STATED GOAL ▸ The data below holds a line containing "1), webbing, right_axis)" and a line containing "# seam meets."; please quote exactly those two lines and every line between them, and nothing else.
========================================
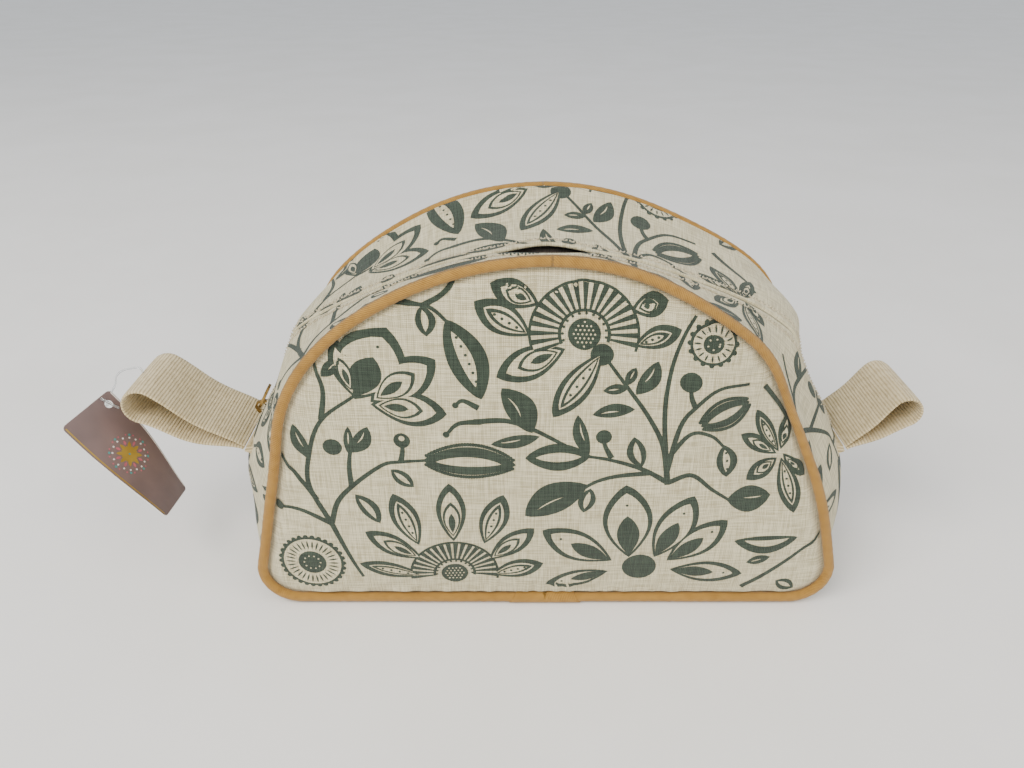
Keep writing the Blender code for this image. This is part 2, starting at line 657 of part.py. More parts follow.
def loop_place(flat, shape, side, y):
    """Puts (along, up) points of a loop where it leaves the bag; side is -1 on the left."""
    along = np.array([side * math.cos(shape["tilt"]), math.sin(shape["tilt"])])
    up = np.array([-side * math.sin(shape["tilt"]), math.cos(shape["tilt"])])
    root = np.array(loop_axis(side))
    flat = np.atleast_2d(flat)
    world = root[[0, 2]] + flat[:, :1] * along + flat[:, 1:] * up
    return np.column_stack([world[:, 0], np.full(len(world), y), world[:, 1]])


def webbing_loop(shape, side):
    """A strip of webbing folded in two, its ends together at the root."""
    outer, inner = loop_outlines(shape)
    low = -WEB_WIDTH / 2
    return washer(loop_place(outer, shape, side, low), loop_place(inner, shape, side, low),
                  (0.0, WEB_WIDTH, 0.0))


def string_root(radius):
    """The place on the left loop's round end where the tag's string is shot through the webbing."""
    far = LEFT_LOOP["length"] - LEFT_LOOP["round"]
    flat = (far + radius * math.cos(STRING_TURN), radius * math.sin(STRING_TURN))
    return loop_place(flat, LEFT_LOOP, -1, 0.0)[0]


def tag_string():
    """A clear filament from the webbing over to the card and through its hole: a smooth tube."""
    start = string_root(LEFT_LOOP["round"] + GAP)
    lean = string_root(LEFT_LOOP["round"] + 0.0030)
    hole, (_, _, face) = np.array(TAG_HOLE), tag_axes()
    route = np.array([start, lean, hole + (0.0086, 0.0055, 0.0150), hole + (0.0034, 0.0070, 0.0112),
                      hole + (0.0008, 0.0080, 0.0056), hole + (-0.0026, 0.0052, 0.0002),
                      hole - 0.0026 * face, hole + (TAG_T / 2 + GAP) * face])
    curve = bpy.data.curves.new("tag_string", "CURVE")
    curve.dimensions = "3D"
    curve.bevel_depth = STRING_R
    curve.bevel_resolution = 2
    curve.use_fill_caps = True
    fine = smooth_route(route, 18)
    spline = curve.splines.new("POLY")
    spline.points.add(len(fine) - 1)
    origin = string_root(LEFT_LOOP["round"] + GAP)
    for point, place in zip(spline.points, fine - origin):
        point.co = (*place, 1.0)
    return curve


def smooth_route(route, count):
    """A Catmull-Rom curve through the route's points, read at even distances."""
    padded = np.concatenate([[2 * route[0] - route[1]], route, [2 * route[-1] - route[-2]]])
    t = np.linspace(0.0, 1.0, 20, endpoint=False)[:, None]
    fine = []
    for a, b, c, d in zip(padded, padded[1:], padded[2:], padded[3:]):
        fine.append(0.5 * (2 * b + (c - a) * t + (2 * a - 5 * b + 4 * c - d) * t ** 2
                           + (3 * b - a - 3 * c + d) * t ** 3))
    fine = np.concatenate(fine + [route[-1:]])
    reach = np.concatenate([[0.0], np.cumsum(np.linalg.norm(np.diff(fine, axis=0), axis=1))])
    even = np.linspace(0.0, reach[-1], count)
    return np.stack([np.interp(even, reach, fine[:, k]) for k in range(3)], axis=1)


def tag_axes():
    """Unit vectors along the card's long side, along its short side, and out of its printed face."""
    long = np.array(TAG_LONG) / np.linalg.norm(TAG_LONG)
    short = np.array(TAG_SHORT) - np.dot(TAG_SHORT, long) * long
    short /= np.linalg.norm(short)
    return long, short, np.cross(short, long)


def tag_card():
    """The card: a rounded rectangle that hangs by a corner, with its hole near that corner."""
    down, across, face = tag_axes()
    low_down, high_down = -TAG_HOLE_INSET[0], TAG_LENGTH - TAG_HOLE_INSET[0]
    low_across, high_across = -TAG_HOLE_INSET[1], TAG_WIDTH - TAG_HOLE_INSET[1]
    outline = []
    for sign_d, sign_a in ((1, 1), (1, -1), (-1, -1), (-1, 1)):
        centre_d = (high_down if sign_d > 0 else low_down) - sign_d * TAG_CORNER
        centre_a = (high_across if sign_a > 0 else low_across) - sign_a * TAG_CORNER
        for share in (0.0, 0.5, 1.0):
            turn = share * math.pi / 2
            outline.append((centre_d + sign_d * TAG_CORNER * math.cos(turn),
                            centre_a + sign_a * TAG_CORNER * math.sin(turn)))
    outline = np.array(outline)
    outline = outline[np.argsort(np.arctan2(outline[:, 1], outline[:, 0]))]
    hole = TAG_HOLE_R * outline / np.linalg.norm(outline, axis=1, keepdims=True)
    back = np.array(TAG_HOLE) - TAG_T / 2 * face
    rings = [back + flat[:, :1] * down + flat[:, 1:] * across for flat in (outline, hole)]
    return washer(rings[0], rings[1], TAG_T * face)


def cross_bar(centre, along, sides=6):
    """A short bar with flat ends, which keeps the string's end from slipping out."""
    along = np.asarray(along, dtype=float) / np.linalg.norm(along)
    helper = np.array([0.0, 1.0, 0.0]) if abs(along[1]) < 0.9 else np.array([1.0, 0.0, 0.0])
    u = np.cross(along, helper)
    u /= np.linalg.norm(u)
    v = np.cross(along, u)
    angle = 2 * math.pi * np.arange(sides) / sides
    ring = BAR_R * (np.cos(angle)[:, None] * u + np.sin(angle)[:, None] * v)
    ends = [np.asarray(centre) + s * BAR_L / 2 * along + ring for s in (-1, 1)]
    return sweep(np.array(ends))


# ---------------------------------------------------------------- the bag
def build():
    clear_scene()
    cloth = finish("printed_linen", (0.42, 0.38, 0.28), 0.9)
    cloth_side = finish("printed_linen_gusset", (0.36, 0.34, 0.25), 0.9)
    piping = finish("mustard_twill", (0.42, 0.25, 0.05), 0.85)
    cord = finish("cotton_cord", (0.75, 0.72, 0.65), 0.9)
    lining = finish("lining_cloth", (0.60, 0.57, 0.48), 0.7)
    binding = finish("binding_tape", (0.30, 0.27, 0.20), 0.9)
    tape = finish("zip_tape", (0.035, 0.028, 0.022), 0.85)
    teeth = finish("zip_teeth", (0.025, 0.020, 0.017), 0.4)
    brass = finish("antique_brass", (0.50, 0.33, 0.12), 0.35, 1.0)
    webbing = finish("cotton_webbing", (0.55, 0.48, 0.33), 0.9)
    card = finish("tag_card", (0.16, 0.12, 0.12), 0.4)
    clear_plastic = finish("clear_filament", (0.8, 0.8, 0.8), 0.15)

    hinge_y = -HALF_DEPTH
    front = axis_empty("front_half_axis", (0.0, hinge_y, PIPE_FLOOR))
    zip_axis = axis_empty("zip_axis", (0.0, 0.0, ZIP_Z), SLIDER_PHI)
    pull_axis = axis_empty("pull_axis", (0.0, 0.0, PULL_AXIS_R), 0.0, zip_axis)
    left_axis = axis_empty("left_loop_axis", loop_axis(-1))
    right_axis = axis_empty("right_loop_axis", loop_axis(1))
    string_axis = axis_empty("tag_string_axis", string_root(LEFT_LOOP["round"] + GAP))
    tag_axis = axis_empty("tag_axis", TAG_HOLE)

    # fixed half of the bag
    solid("base_gusset", *base_strip(0.0, CLOTH_T, EDGE_Y), cloth_side)
    solid("back_zip_gusset", *zip_strip(1), cloth_side)
    for side, name in ((-1, "left"), (1, "right")):
        solid(name + "_zip_end", *zip_end(side), cloth_side)
        solid(name + "_zip_end_tape", *end_tape(side), tape)
        solid(name + "_loop_tab", *loop_tab(side), webbing)
    solid("base_lining", *base_strip(CLOTH_T + 3 * GAP, LINING_T, LINING_HALF, skip=1), lining)
    for side, name in ((-1, "front"), (1, "back")):
        solid(name + "_top_stop", *stop_block(TOP_STOP_PHI, side * STOP_Y[1], side * STOP_Y[0]), brass)
    solid("zip_bottom_stop", *stop_block(BOTTOM_STOP_PHI, -STOP_HALF, STOP_HALF), brass)

    # the two piped panels: the back one is fixed, the front one swings with its half of the zip
    for side, name, axis in ((-1, "front", front), (1, "back", None)):
        face = HALF_DEPTH + PANEL_RISE
        solid(name + "_panel", *dome(BESIDE_PIPING, face, PANEL_T, PANEL_CROWN, side), cloth, axis)
        inner_face = face - PANEL_T - GAP + LINING_FLAT
        solid(name + "_lining", *dome(LINING_INSET, inner_face, LINING_T, PANEL_CROWN - LINING_FLAT,
                                      side, 2), lining, axis)
        solid(name + "_piping", *piping_cover(side), piping, axis)
        solid(name + "_piping_cord", *piping_cord(side), cord, axis)
        solid(name + "_piping_joint", *piping_joint(side), piping, axis)
        solid(name + "_seam_binding", *seam_binding(side), binding, axis)
        solid(name + "_zip_tape", *zip_tape(side), tape, axis)
        solid(name + "_zip_teeth", *zip_teeth(side), teeth, axis)
    solid("front_zip_gusset", *zip_strip(-1), cloth_side, front)

    # slider and pull, in the frame of the zip circle
    solid("zip_slider", *slider_plate(1), brass, zip_axis, True)
    solid("zip_slider_bridge", *slider_bridge(), brass, zip_axis, True)
    solid("zip_slider_keeper", *slider_plate(-1), brass, zip_axis, True)
    solid("zip_pull", *pull_tab(), brass, pull_axis, True)

    # loops
    solid("left_loop", *webbing_loop(LEFT_LOOP, -1), webbing, left_axis)
    solid("right_loop", *webbing_loop(RIGHT_LOOP, 1), webbing, right_axis)

    # tag
    bar_place = string_root(LEFT_LOOP["round"] - WEB_T - GAP - BAR_R)
    solid("tag_string_bar", *cross_bar(bar_place, (0.0, 1.0, 0.0)), clear_plastic, left_axis)
    string = bpy.data.objects.new("tag_string", tag_string())
    string.data.materials.append(clear_plastic)
    string.parent = string_axis
    bpy.context.scene.collection.objects.link(string)
    solid("swing_tag", *tag_card(), card, tag_axis)
    down, across, face = tag_axes()
    paddle = np.array(TAG_HOLE) + (TAG_T / 2 + 2 * GAP + BAR_R) * face
    solid("tag_string_paddle", *cross_bar(paddle, 0.95 * down - 0.31 * across), clear_plastic, tag_axis)


build()
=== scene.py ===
# %% [markdown]
# A piped wash bag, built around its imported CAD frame. The real bag is two arched panels of printed
# linen, a gusset of the same cloth all round them, mustard piping in both seams, a zip hidden under
# two folded lips on top, a loop of webbing at each end of the zip and a swing tag. Cloth, piping
# and print are surfaces worked out with numpy from the same outlines as the CAD solids, so every
# seam meets. The hard pieces, the slider and its pull, stay as the CAD made them.

# %% Load the frame and keep its size
import json
import math
import bmesh
import bpy
import numpy as np
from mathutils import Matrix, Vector


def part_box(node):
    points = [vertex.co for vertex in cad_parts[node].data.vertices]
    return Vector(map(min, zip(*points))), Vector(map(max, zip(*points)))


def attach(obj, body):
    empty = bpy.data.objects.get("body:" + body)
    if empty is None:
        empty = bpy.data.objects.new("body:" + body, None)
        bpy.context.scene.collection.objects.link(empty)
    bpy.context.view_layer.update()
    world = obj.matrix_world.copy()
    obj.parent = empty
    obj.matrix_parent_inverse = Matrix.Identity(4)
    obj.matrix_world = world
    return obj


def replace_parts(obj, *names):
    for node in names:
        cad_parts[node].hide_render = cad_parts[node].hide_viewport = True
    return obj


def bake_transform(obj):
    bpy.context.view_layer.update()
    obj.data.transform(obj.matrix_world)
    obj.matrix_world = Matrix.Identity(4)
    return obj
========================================
CORRECT RESPONSE ▸
    solid("right_loop", *webbing_loop(RIGHT_LOOP, 1), webbing, right_axis)

    # tag
    bar_place = string_root(LEFT_LOOP["round"] - WEB_T - GAP - BAR_R)
    solid("tag_string_bar", *cross_bar(bar_place, (0.0, 1.0, 0.0)), clear_plastic, left_axis)
    string = bpy.data.objects.new("tag_string", tag_string())
    string.data.materials.append(clear_plastic)
    string.parent = string_axis
    bpy.context.scene.collection.objects.link(string)
    solid("swing_tag", *tag_card(), card, tag_axis)
    down, across, face = tag_axes()
    paddle = np.array(TAG_HOLE) + (TAG_T / 2 + 2 * GAP + BAR_R) * face
    solid("tag_string_paddle", *cross_bar(paddle, 0.95 * down - 0.31 * across), clear_plastic, tag_axis)


build()
=== scene.py ===
# %% [markdown]
# A piped wash bag, built around its imported CAD frame. The real bag is two arched panels of printed
# linen, a gusset of the same cloth all round them, mustard piping in both seams, a zip hidden under
# two folded lips on top, a loop of webbing at each end of the zip and a swing tag. Cloth, piping
# and print are surfaces worked out with numpy from the same outlines as the CAD solids, so every
# seam meets. The hard pieces, the slider and its pull, stay as the CAD made them.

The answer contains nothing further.